Community support from local businesses, families and friends is crucial to the club’s survival. “CHCH is forever grateful for this support,” Davis said.

Encouraging all members to volunteer and participate in the workings of the club and its events can be a challenge, says Davis. There are financial-based challenges to operating the club as well.

“State-supported funding and Recreational Trails Program Grants have declined significantly over the years,” he said. “Trail usage and maintenance, motorized access and concerns of our usage area being decreased are also challenges.” However, these challenges do not stop CHCH from planning for the future with enthusiasm. “CHCH is a growing organization,” said Davis.

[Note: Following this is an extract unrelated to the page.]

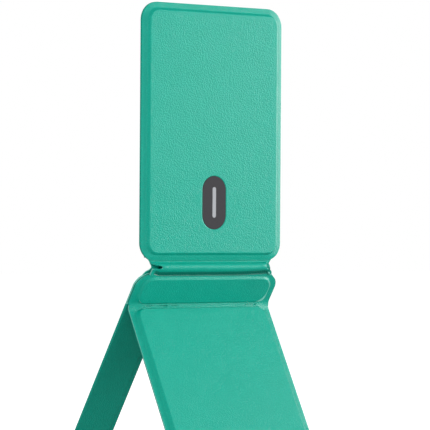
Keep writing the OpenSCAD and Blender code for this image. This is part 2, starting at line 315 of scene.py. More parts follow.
def cutLevel(bm, place, across):
    bmesh.ops.bisect_plane(bm, geom=bm.verts[:] + bm.edges[:] + bm.faces[:], dist=touching,
                           plane_co=place, plane_no=across)


def fillBetween(bm, firstEdges, secondEdges):
    bmesh.ops.triangle_fill(bm, edges=firstEdges + secondEdges, use_beauty=True, normal=(0, 0, 1))


# The slope from a pad's rim up to its top, with a flat ring at its foot and inside its upper edge
padSlope = {"width": 1.1, "steps": 9, "support": 0.15, "topRing": 0.6, "arcSteps": 10}


def raisedPad(corners, height):
    bm, face = roundedFace(corners, padSlope["arcSteps"])
    insetFace(bm, face, padSlope["support"], 0)
    steps = padSlope["steps"]
    rise = [height * smooth(i / steps) for i in range(steps + 1)]
    for low, high in zip(rise, rise[1:]):
        insetFace(bm, face, padSlope["width"] / steps, high - low)
    insetFace(bm, face, padSlope["support"], 0)
    insetFace(bm, face, padSlope["topRing"], 0)
    return bm, face


# Moves points up or down a flat panel by stops of (height, shift)
def slideRows(bm, stops):
    for v in bm.verts:
        for (low, lowShift), (high, highShift) in zip(stops, stops[1:]):
            if low <= v.co.y <= high:
                v.co.y += lowShift + (highShift - lowShift) * (v.co.y - low) / (high - low)
                break


# Lowers a panel's rim towards its outer edge, where the leather is pressed and pared thin
def tiltRim(bm, tilt, centreX, centreLow, centreHigh, padRadius, rim):
    for v in bm.verts:
        if v.co.z > touching:
            continue
        x = max(abs(v.co.x) - centreX, 0)
        y = max(v.co.y - centreHigh, centreLow - v.co.y, 0)
        outside = math.hypot(x, y) - padRadius
        v.co.z -= tilt * max(0, min(1, outside / rim))


# A flat panel with narrow rings along its edge and a raised pad. The row that the next stretch of
# leather starts from is cut into columns, given as (low X, high X, level, count)
def paddedPanel(corners, padCorners, cutRow, edgeRings, hole=None, slides=(), rise=stance["padRise"]):
    bm = roundedFace(corners, padSlope["arcSteps"])[0]
    low, high, level, count = cutRow
    row = [e for e in bm.edges if all(
        abs(v.co.y - level) < touching and low - 1e-3 < v.co.x < high + 1e-3 for v in e.verts)]
    bmesh.ops.subdivide_edges(bm, edges=row, cuts=count - 1)
    bm.faces.ensure_lookup_table()
    face = bm.faces[0]
    for width in edgeRings:
        insetFace(bm, face, width, 0)
    bm.edges.index_update()
    inner = [e.index for e in face.edges]
    bmesh.ops.delete(bm, geom=[face], context="FACES_ONLY")
    base = len(bm.edges)
    padBm, top = raisedPad(padCorners, rise)
    slideRows(padBm, slides)
    if hole:
        padBm.edges.index_update()
        around = [e.index for e in top.edges]
        bmesh.ops.delete(padBm, geom=[top], context="FACES_ONLY")
        known = len(padBm.edges)
        joinInto(padBm, hole)
        padBm.edges.ensure_lookup_table()
        upper = [e for e in padBm.edges[known:] if e.is_boundary and e.verts[0].co.z > rise - 0.01]
        fillBetween(padBm, [padBm.edges[i] for i in around], upper)
    padBm.edges.index_update()
    outer = [e.index for e in padBm.edges if e.is_boundary and max(v.co.z for v in e.verts) < touching]
    joinInto(bm, padBm)
    bm.edges.ensure_lookup_table()
    fillBetween(bm, [bm.edges[i] for i in inner], [bm.edges[base + i] for i in outer])
    return bm


# Extrudes a row of edges through the points of a side view, given as (Y, Z)
def sweepRow(bm, edges, path):
    for (y0, z0), (y1, z1) in zip(path, path[1:]):
        made = bmesh.ops.extrude_edge_only(bm, edges=edges)["geom"]
        verts = [g for g in made if isinstance(g, bmesh.types.BMVert)]
        bmesh.ops.translate(bm, verts=verts, vec=(0, y1 - y0, z1 - z0))
        edges = [g for g in made if isinstance(g, bmesh.types.BMEdge) and all(v in verts for v in g.verts)]


def faceForward(bm):
    bmesh.ops.recalc_face_normals(bm, faces=bm.faces[:])
    largest = max(bm.faces, key=lambda f: f.calc_area())
    if largest.normal.y > 0:
        bmesh.ops.reverse_faces(bm, faces=bm.faces[:])


# Gives an open sheet its back, rounds its free edges and marks the cut faces
def thicken(bm, backOf, edgeRadius, keepSharp, cutFinish):
    bm.normal_update()
    frontVerts = set(bm.verts)
    backs = {v: backOf(v) for v in bm.verts}
    doubled = bmesh.ops.duplicate(bm, geom=bm.faces[:] + bm.edges[:] + bm.verts[:])
    twin = {v: doubled["vert_map"][v] for v in frontVerts}
    for v, back in twin.items():
        back.co = backs[v]
    backFaces = [g for g in doubled["geom"] if isinstance(g, bmesh.types.BMFace)]
    bmesh.ops.reverse_faces(bm, faces=backFaces)
    rim = [e for e in bm.edges if e.is_boundary and e.verts[0] in frontVerts and e.verts[1] in frontVerts]
    for edge in rim:
        a, b = edge.link_loops[0].vert, edge.link_loops[0].link_loop_next.vert
        side = bm.faces.new((b, a, twin[a], twin[b]))
        side.material_index = 1 if cutFinish(edge) else 0
    roundEdges(bm, [e for e in rim if not keepSharp(e)], edgeRadius)
    bm.normal_update()


# Angles between faces, from which an edge shows as sharp or is rounded, and a CAD copy's flat faces
meshLook = {
    "sharpAngle": 38, "roundAngle": 40, "flatAngle": 0.5, "merge": 0.002, "flatArea": 8, "paleTurn": 0.5,
}


def finishPiece(name, bm, materials, flatArea=math.inf):
    for face in bm.faces:
        face.smooth = face.calc_area() < flatArea
    for edge in bm.edges:
        if len(edge.link_faces) == 2 and edge.calc_face_angle() > math.radians(meshLook["sharpAngle"]):
            edge.smooth = False
    bmesh.ops.transform(bm, matrix=Matrix.Scale(mm, 4), verts=bm.verts[:])
    mesh = bpy.data.meshes.new(name)
    bm.to_mesh(mesh)
    bm.free()
    piece = bpy.data.objects.new(name, mesh)
    bpy.context.scene.collection.objects.link(piece)
    for material in materials:
        mesh.materials.append(material)
    return piece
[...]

He says they would like to build and improve upon the following:

  • Implement a safety and education program for injury or survival skills for remote areas
  • Improve the historical events pavilion and surrounding grounds
  • Maintain access, parking and kiosks
  • Add GPS locators to groomers to provide real-time information to apps that provide current groomer location and trail conditions

“CHCH strives to be self-sustaining through its memberships, fundraising, grants and gaming revenues,” Davis said.